Most power issues with an Arlo video doorbell come back to three themes: the transformer does not meet the 16–24 volt range, a wire is loose or misplaced on the chime or power kit, or the battery has lost charge or contact. Once you have walked through those points and the ring still shows no sign of life, it is time to get extra help.

  • Gather Your Doorbell Details — Note the exact Arlo model name, whether it is wired or wire-free, how old it is, and whether it has ever worked with your current transformer and chime.
  • Write Down What You Tested — Make a short list of the steps you tried: breaker reset, wiring inspection, transformer reading, battery charge, app reset, and any LED patterns you saw.
  • Contact Arlo’s Help Team — Use the official Arlo app or website to reach their technical crew. Share your notes and any photos of wiring and transformer labels so they can spot model-specific issues.
  • Schedule An Electrician If Needed — If Arlo confirms that voltage is low or wiring looks unusual, have a licensed electrician upgrade the transformer, adjust wiring at the chime box, or add a suitable plug-in transformer.

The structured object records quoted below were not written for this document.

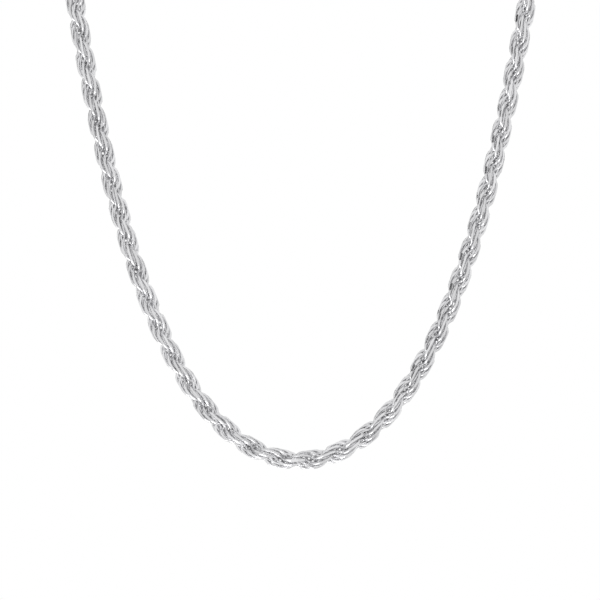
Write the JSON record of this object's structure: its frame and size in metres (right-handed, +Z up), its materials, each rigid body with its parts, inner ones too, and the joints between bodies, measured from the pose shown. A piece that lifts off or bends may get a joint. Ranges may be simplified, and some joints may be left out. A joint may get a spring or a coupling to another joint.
{
  "type": "rope chain necklace",
  "caption": "Diamond-cut rope chain necklace: interlinked silver rings in two twisted strands, hanging in a closed loop with a barrel clasp at the nape.",
  "frame": {"origin": "middle of the neck at shoulder height, where the necklace hangs", "axes": "+Z up, the hanging front towards -Y, the clasp at the nape towards +Y, +X to the right in the picture"},
  "size_m": [0.1284, 0.1007, 0.1875],
  "materials": {
    "chain_silver": "polished silver with diamond-cut flats",
    "clasp_silver": "polished silver"
  },
  "bodies": {
    "root": {"chain_left": "chain_silver", "chain_right": "chain_silver", "clasp": "clasp_silver"}
  },
  "joints": []
}
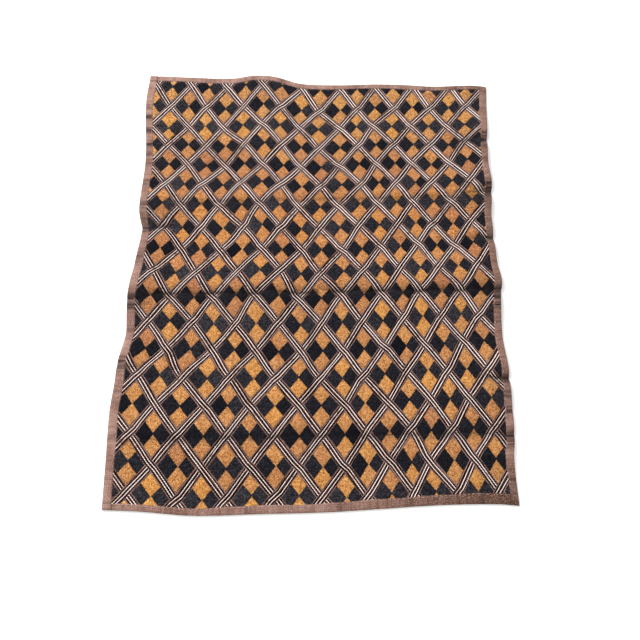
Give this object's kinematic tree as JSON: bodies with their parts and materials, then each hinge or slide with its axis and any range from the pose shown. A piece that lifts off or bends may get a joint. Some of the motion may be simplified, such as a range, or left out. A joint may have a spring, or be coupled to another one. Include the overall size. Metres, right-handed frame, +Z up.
{
  "type": "embroidered raffia cloth",
  "caption": "Rectangular raffia cloth with a diamond-lattice cut-pile embroidery and a turned hem all round, lying open with soft storage folds.",
  "frame": {"origin": "middle of the cloth's footprint, on the surface that it lies on", "axes": "+X across the cloth to the viewer's right, +Y along it to its far end, +Z up"},
  "size_m": [0.5884, 0.7241, 0.0097],
  "materials": {
    "raffia": "hand-woven raffia ground with black, golden and cream raffia embroidery, matt"
  },
  "bodies": {
    "root": {"raffia_cloth": "raffia"}
  },
  "joints": []
}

Safe finish – Any time you see burnt insulation, melted plastic, or a transformer that feels hot to the touch, stop troubleshooting and shut off power at the breaker. Smart doorbells run on low-voltage circuits, yet they still share space with higher-voltage wiring that only a qualified pro should repair.

Once transformer, wiring, and battery match Arlo’s guidance, most doorbells boot within a minute or two and stay online for months at a time. That steady power path makes motion alerts, live view, and package clips reliable again so you can stop wondering why the doorbell ring went dark and start using the camera the way it was designed.